Desde julho, os trabalhadores encontram-se no fundo de desemprego, a maioria ainda longe da idade da reforma. 

Tentativa de encerramento coercivo 

A Cervejaria Galiza é um restaurante histórico na zona do Campo Alegre, onde tinha portas abertas desde 1972. No espaço reuniam-se estudantes, artistas e políticos de todo o país. Mas a história deste restaurante é marcada por acontecimentos conturbados. 

António Ferreira, que serviu por mais de três décadas na casa, destaca o episódio que aconteceu a 11 de novembro de 2019. Era uma segunda-feira e os trabalhadores estavam de folga. A noite desta data ficou marcada pela tentativa de encerramento coercivo por parte da proprietária do negócio, Delfina Amaral. Um dos trabalhadores passou, por acaso, pelo espaço e, suspeitando do que estava a acontecer, chamou os restantes – que acabaram por forçar a entrada na Galiza. “Recusá-mo-nos a sair do espaço, porque a polícia tentou que saíssemos. Dialogámos com ela [proprietária] e, ao fim de quatro horas de negociação com o sindicato presente, ela nomeou três pessoas para assegurar a gestão do espaço – eu era uma delas”, lembra António Ferreira. 

António Ferreira, Luís Barbosa e Carlos Carneiro foram os trabalhadores que assumiram a autogestão do estabelecimento, numa tentativa de manter as portas abertas, mas também os seus postos de trabalho. Conseguiram ter a casa a funcionar, mas a situação tornou-se “insustentável”, principalmente depois da chegada da pandemia. 

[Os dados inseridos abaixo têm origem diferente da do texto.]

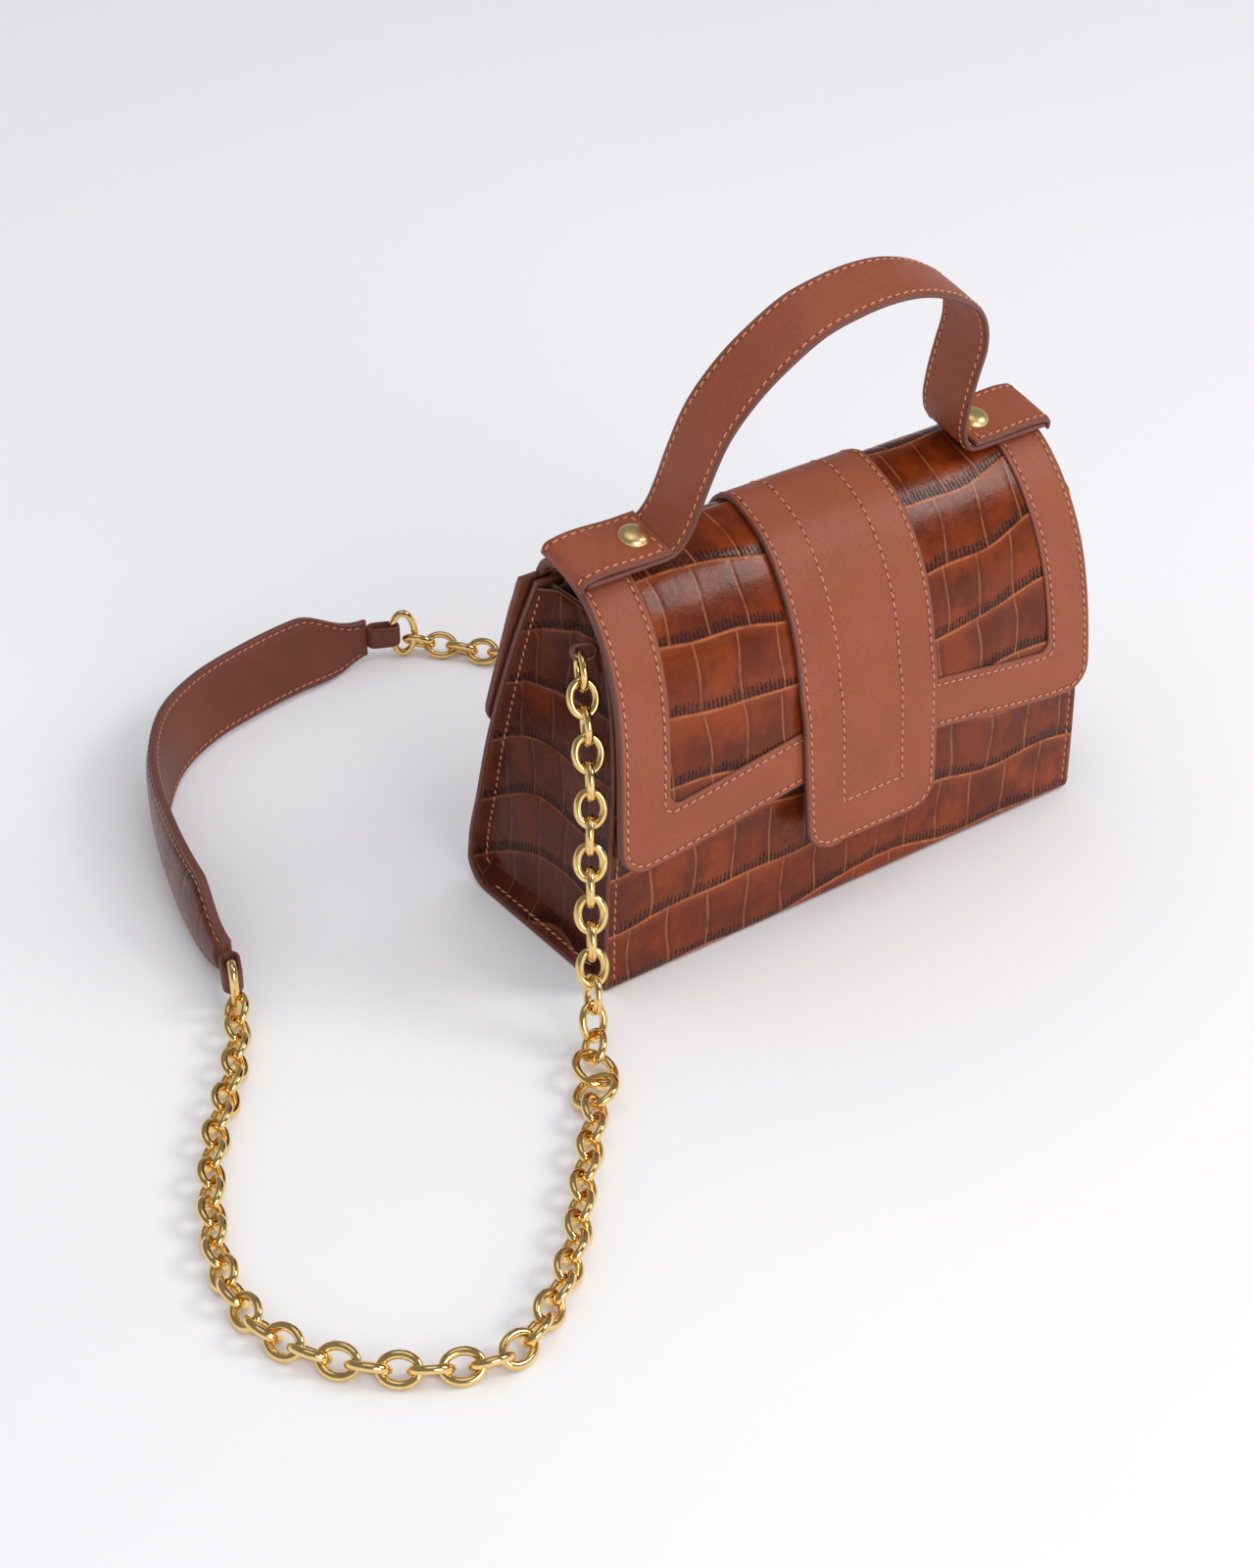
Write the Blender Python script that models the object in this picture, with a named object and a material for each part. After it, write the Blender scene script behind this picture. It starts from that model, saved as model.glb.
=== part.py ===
"""A small structured handbag with a flap, a top handle and a chain shoulder strap.

Metres, +Z up. X runs along the bag's width, the front faces -Y, and the origin is the centre of the
base on the surface that the bag stands on.
"""

import math

import bmesh
import bpy
import numpy as np
from mathutils import Vector

for old in list(bpy.data.objects):
    bpy.data.objects.remove(old, do_unlink=True)

# Body
BASE_WIDTH = 0.190
BASE_DEPTH = 0.0755
FRONT_HEIGHT = 0.1175
BACK_HEIGHT = 0.1225
FRONT_SIDE_LEAN = 0.0095
BACK_SIDE_LEAN = 0.0040
TOP_FRONT_WIDTH = BASE_WIDTH - 2 * FRONT_SIDE_LEAN
TOP_BACK_WIDTH = BASE_WIDTH - 2 * BACK_SIDE_LEAN
FRONT_CORNER = 0.003
BACK_CORNER = 0.010
FOLD_CORNER_SHARE = 1.3
WRAP_THICKNESS = 0.0016
BOARD_THICKNESS = 0.0009
LINING_THICKNESS = 0.0005
CLEARANCE = 0.0003
PANEL_STEP = 0.007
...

A cervejaria fechou portas, pela última vez, a 4 de julho de 2020, com a entrada do processo de insolvência por parte do fornecedor. Depois de acionado o direito de preferência pelo senhorio, e com o avanço de uma providência cautelar pelo mesmo, o destino final da Cervejaria ainda não é conhecido. Desta forma, António Ferreira lamenta o que tem vindo a ser noticiado, pois, garante, a Galiza “só vai fechar quando o tribunal disser que a casa é do senhorio” e no caso do senhorio não querer dar continuidade ao negócio. “Só assim é que fecha”, definitivamente, considera o trabalhador.